At first, I wasn’t recognizing or realizing these things, but they developed over time and eventually snow balled. I realized that some of the things I accused other SUL members of before were inevitable and not a flaw of character or a change of heart.
There was a post I read the other day that +Eli Fennell shared entitled Social Media Popularity is Ephemeral (http://goo.gl/nIjtcA). The post talks about “the dangers of succumbing to the illusion of social media popularity.” That’s exactly what it is, an illusion. Getting hundreds of thousands of people circling you doesn’t mean anything but an opportunity. If you think you’re famous because a half a million people were told by a computer algorithm to follow you, you’re wrong.

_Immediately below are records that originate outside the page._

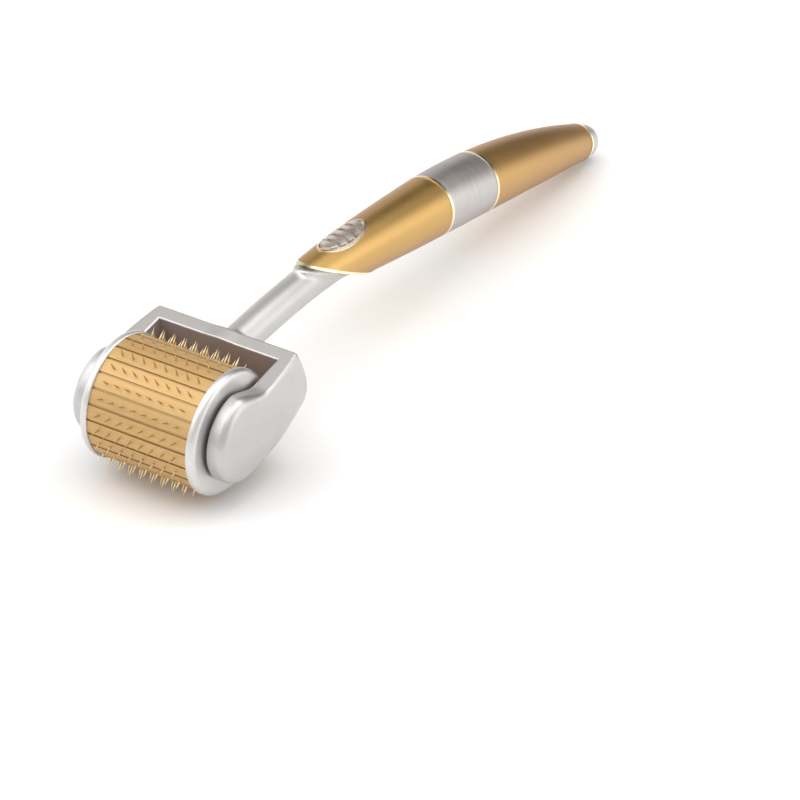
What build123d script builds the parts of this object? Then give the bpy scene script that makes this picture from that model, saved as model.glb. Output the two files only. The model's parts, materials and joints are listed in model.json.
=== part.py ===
from build123d import *
import os
from math import acos, atan2, cos, exp, radians, sin

# A hand-held derma roller, in millimetres. A drum carrying rows of fine needles spins on its
# axle between the arms of a U-shaped yoke, and the yoke's neck runs back into a curved handle.
#
# Every piece is drawn in the yoke's frame: X along the drum's axle, +Y back towards the tail,
# +Z square to the yoke's flat top, and the middle of the drum at the origin. The finished
# pieces are then tipped and moved together, so that the roller lies on a table at Z = 0.

# Drum: the driving size is the pitch of its needles.
NEEDLE_PITCH = 2.4
NEEDLES_PER_ROW = 8
ROW_COUNT = 24
FIRST_ROW_ANGLE = 7.0
BARREL_RADIUS = 4.9 * NEEDLE_PITCH
BARREL_LENGTH = 9.08 * NEEDLE_PITCH
BARREL_BORE_RADIUS = 10.0
GROOVE_WIDTH = 0.5
GROOVE_DEPTH = 0.3
NEEDLE_RADIUS = 0.2
NEEDLE_STAND_OUT = 2.0
NEEDLE_POINT_LENGTH = 1.5
NEEDLE_HEAD_RADIUS = 0.4
NEEDLE_HEAD_THICKNESS = 0.25

FLANGE_RADIUS = BARREL_RADIUS + 0.4
FLANGE_THICKNESS = 1.75
FLANGE_RIM_ROUNDING = 1.1
SPIGOT_LENGTH = 2.0

# Axle and the two flanged bushes that it turns in.
AXLE_RADIUS = 1.5
AXLE_END_CHAMFER = 0.3
RUNNING_CLEARANCE = 0.05
END_CLEARANCE = 0.08
BUSH_RADIUS = 2.6
BUSH_DEPTH = 1.7
BUSH_FLANGE_RADIUS = 4.2
AXLE_SHORT_OF_BORE = 0.3

# Yoke: a crossbar with two paddle-shaped arms and a round neck.
ARM_GAP = 0.5
OPENING_HALF_WIDTH = BARREL_LENGTH / 2 + FLANGE_THICKNESS + ARM_GAP
ARM_THICKNESS = 3.95
YOKE_HALF_WIDTH = OPENING_HALF_WIDTH + ARM_THICKNESS
CROSSBAR_FRONT = 15.7
CROSSBAR_THICKNESS = 3.15
CROSSBAR_BACK = CROSSBAR_FRONT + CROSSBAR_THICKNESS
YOKE_TOP = 5.87
YOKE_BOTTOM_AT_BACK = -6.0
ARM_DISC_RADIUS = 8.7
ARM_TOP_FLAT_ENDS = 7.8
ARM_TOP_MIDWAY = (3.9, 7.35)
SIDE_BEVEL_DEPTH = 1.1
SIDE_BEVEL_REACH = 3.5
SIDE_EDGE_ROUNDING = 0.8
SMALL_ROUNDING = 0.3

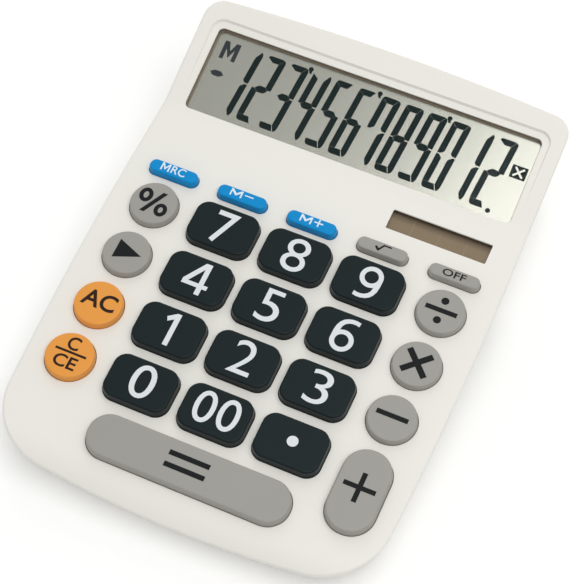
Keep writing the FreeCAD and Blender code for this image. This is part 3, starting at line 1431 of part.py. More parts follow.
def make_battery_door():
    """The sliding door under the battery, with tongues along its sides and a ribbed thumb grip."""
    body = new_body("battery_door")
    half = size("door_width") / 2
    plate = new_sketch(body, "door_plate", lift=UNDERSIDE)
    draw_rectangle(plate, -half, half, size("door_front_y"), REAR_FACE_Y - DOOR_SETBACK, DOOR_CORNER)
    pad(body, plate, size("door_thickness"))
    tongue = new_sketch(body, "door_tongue", lift=TONGUE_LOW)
    draw_rectangle(tongue, -half - DOOR_TONGUE, half + DOOR_TONGUE,
                   size("door_front_y") + TONGUE_START, REAR_FACE_Y - TONGUE_END, ROOM_CORNER)
    pad(body, tongue, UNDERSIDE + size("door_thickness") - TONGUE_LOW)
    for number in range(GRIP_COUNT):
        groove = new_sketch(body, "door_grip_%d" % number, lift=UNDERSIDE)
        groove_y = REAR_FACE_Y - GRIP_INSET - number * GRIP_PITCH
        draw_rectangle(groove, -GRIP_HALF_LENGTH, GRIP_HALF_LENGTH, groove_y, groove_y + GRIP_WIDTH,
                       LAYER_CORNER)
        pocket(body, groove, GRIP_DEPTH, reverse=True)
    finish(body, "battery_door")


make_battery_cell()
make_contact("battery_plus_contact", 1, as_size(2.1))
make_contact("battery_minus_contact", -1, as_size(3.3))
make_battery_leads()
make_battery_door()


# The screws and the feet

# The cross recess of a screw's head, as shares of its radius and height, and half a slot's width
RECESS_REACH = 0.6
RECESS_DEPTH = 0.5
RECESS_HALF = as_size(0.2)
# How far a screw stays clear of its pilot hole's wall
SHANK_GAP = as_size(0.02)
SMALL_HEAD = [as_size(1.3), as_size(0.9)]
LARGE_HEAD = [as_size(1.7), as_size(1.3)]


def screw_group(name, head, shank_radius, shank_length, places):
    """Like screws that stand head down, each a head and a shank, placed by their heads' seats."""
    head_radius, head_height = head
    reach = head_radius * RECESS_REACH
    screws = []
    for number, (x, y, z) in enumerate(places):
        tag = "%s_%d" % (name, number)
        foot = z - head_height - 0.1
        recess_top = z - head_height * RECESS_DEPTH
        head_body = cylinder(tag + "_head", head_radius, head_height, x, y, z - head_height)
        shank = cylinder(tag + "_shank", shank_radius, shank_length, x, y, z - 0.1)
        slot = block(tag + "_slot", x - reach, x + reach, y - RECESS_HALF, y + RECESS_HALF, foot,
                     recess_top)
        cross = block(tag + "_cross", x - RECESS_HALF, x + RECESS_HALF, y - reach, y + reach, foot,
                      recess_top)
        solid = fuse(tag + "_solid", [head_body, shank])
        screws.append(cut(tag, solid, fuse(tag + "_recess", [slot, cross])))
    group = doc.addObject("Part::Compound", name)
    group.Links = screws
    return group


def make_screws():
    """The screws of the board, of the display frame and of the case."""
    small_shank = size("pilot_radius") - SHANK_GAP
    board = screw_group("board_screws", SMALL_HEAD, small_shank, as_size(4.5),
                        [(x, y, BOARD_BOTTOM) for x, y in BOARD_POSTS])
    place_on_deck(board)
    finish(board, "board_screws")
    frame = screw_group("frame_screws", SMALL_HEAD, small_shank, as_size(2.6),
                        [(x, TAB_Y, FRAME_PLATE_TOP - TAB_THICKNESS) for x in FRAME_TABS])
    place_in_display(frame)
    finish(frame, "frame_screws")
    case = screw_group("case_screws", LARGE_HEAD, size("case_pilot_radius") - SHANK_GAP, as_size(6),
                       [(x, y, -size("seat_depth")) for x, y, top in CASE_POSTS])
    place_on_deck(case)
    finish(case, "case_screws")


def make_rubber_feet():
    """Four round feet let into the underside, with their lower edges rounded."""
    feet = []
    for number, (x, y, top) in enumerate(FEET):
        disc = cylinder("foot_disc_%d" % number, size("foot_radius"), top, x, y)
        foot = doc.addObject("Part::Fillet", "foot_%d" % number)
        foot.Base = disc
        doc.recompute()
        is_lower = level_edge(0)
        lower_edge = [index for index, edge in enumerate(disc.Shape.Edges, 1) if is_lower(edge)][0]
        foot.Edges = [(lower_edge, FOOT_ROUNDING, FOOT_ROUNDING)]
        feet.append(foot)
    group = doc.addObject("Part::Compound", "rubber_feet")
    group.Links = feet
    finish(group, "rubber_feet")


make_screws()
make_rubber_feet()


# Check and export

def check_document():
    """Stops if any object failed, or any piece is empty or not valid."""
    doc.recompute()
    for thing in doc.Objects:
        if "Invalid" in thing.State or "Error" in thing.State:
            raise RuntimeError("%s failed: %s" % (thing.Name, thing.State))
    for name, piece in PIECES.items():
        if piece.Shape.isNull() or not piece.Shape.isValid():
            raise RuntimeError("%s has no valid shape" % name)


def export_pieces():
    """Writes each piece to its own file."""
    os.makedirs("parts", exist_ok=True)
    for name, piece in PIECES.items():
        piece.Shape.exportStep("parts/%s.step" % name)
    print("%d pieces written" % len(PIECES))


check_document()
export_pieces()
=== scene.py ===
import math

import bmesh
import bpy
from mathutils import Matrix, Vector


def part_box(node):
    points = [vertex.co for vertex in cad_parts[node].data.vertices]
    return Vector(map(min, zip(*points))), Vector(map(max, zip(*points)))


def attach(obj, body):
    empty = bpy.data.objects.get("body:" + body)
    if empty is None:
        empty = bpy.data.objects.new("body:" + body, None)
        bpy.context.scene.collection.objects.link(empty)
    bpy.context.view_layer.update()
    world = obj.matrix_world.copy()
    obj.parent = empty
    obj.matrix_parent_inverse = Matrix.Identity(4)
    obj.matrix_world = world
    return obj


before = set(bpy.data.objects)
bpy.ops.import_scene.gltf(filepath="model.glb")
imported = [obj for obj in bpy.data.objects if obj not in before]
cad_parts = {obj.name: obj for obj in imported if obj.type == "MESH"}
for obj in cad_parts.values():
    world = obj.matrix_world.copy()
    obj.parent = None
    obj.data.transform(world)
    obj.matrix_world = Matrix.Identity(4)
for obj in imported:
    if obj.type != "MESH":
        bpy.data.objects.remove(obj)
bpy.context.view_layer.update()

MM = 0.001


# The view
# The camera stands in front of the calculator, to its right and well above it, and looks down
# the keyboard. The place, the target and the small roll, in mm and degrees, were worked out from
# the key rows.

camera_data = bpy.data.cameras.new("camera")
camera_data.sensor_fit = "HORIZONTAL"
camera_data.sensor_width = 36
camera_data.lens = 118.99
camera = bpy.data.objects.new("camera", camera_data)
camera_place = Vector((120.60, -289.01, 495.33)) * MM
camera_target = Vector((1.77, -3.12, 20.40)) * MM
camera_roll = Matrix.Rotation(math.radians(1.71), 4, "Z")
look = (camera_target - camera_place).to_track_quat("-Z", "Y").to_matrix().to_4x4()
camera.matrix_world = Matrix.Translation(camera_place) @ look @ camera_roll
bpy.context.scene.collection.objects.link(camera)
bpy.context.scene.camera = camera
bpy.context.scene.view_settings.view_transform = "Standard"


# The table
# A plain white laminate table top, much larger than the calculator. It is pressed smooth, so it
# has no grain, only the faintest change of tone.

# The table's radius in m, and how much brighter than its lit surface it looks to the camera
TABLE_RADIUS = 4.0
TABLE_LIFT = 0.16

# A colour mix has several sockets of one name, so these go by number: its share, its two colours
# in and its colour out.
MIX_SHARE = 0
MIX_FIRST = 6
MIX_SECOND = 7
MIX_COLOUR = 2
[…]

This year taught me that the only thing that really matters is what we make with what we have. If we have the opportunity to share our thoughts and think they might enrich other people, we should share our thoughts. If we know we have a gift to share with the world, we should share it. But, if it’s not worth sharing, maybe we should just keep it to ourselves or a smaller group, lest we burden the eyes and ears of those so willing to listen. If we abuse the power of having a large audience, we might quickly alienate them and lose our opportunity.
So what is my purpose here?
I watched a movie over the weekend that didn’t score the greatest of reviews, but left me with a desire in my heart to do something great. It was based on a short story by James Thurber (http://goo.gl/9T0VVI) which appeared in +The New Yorker. The character played by +Sean Penn reminded me greatly of +Trey Ratcliff. The main character, Walter Mitty (played by Ben Stiller) reminded me of myself, my “day dreams” and my ambition. The moral of the story, though is that you have to set aside your fears and your hesitations and just get out there and do what inspires you.
We’re in an age where one of our greatest values is living in the moment. We understand that we need to plan to be successful, but that we also need to seek the human experience. Not all of us will scale Mt. Everest, trek through the rain forest or visit Bangkok, but we all have the opportunity to shed our worries, our hesitations and our fears and do things that we will remember for the rest of our lives.
I’ve learned a lot over the last year, but sometimes it takes a lot of things happening in a short period of time to realize how important every moment of your life is. And that brings me back to my purpose here: sharing those moments and those realizations. The one thing that I think I’m good at is sharing stories and I hope that some of the stories I share will empower you to create your own experiences and share your stories with others.
What I’ve learned about social media in 2013 is that the best story to share is your own.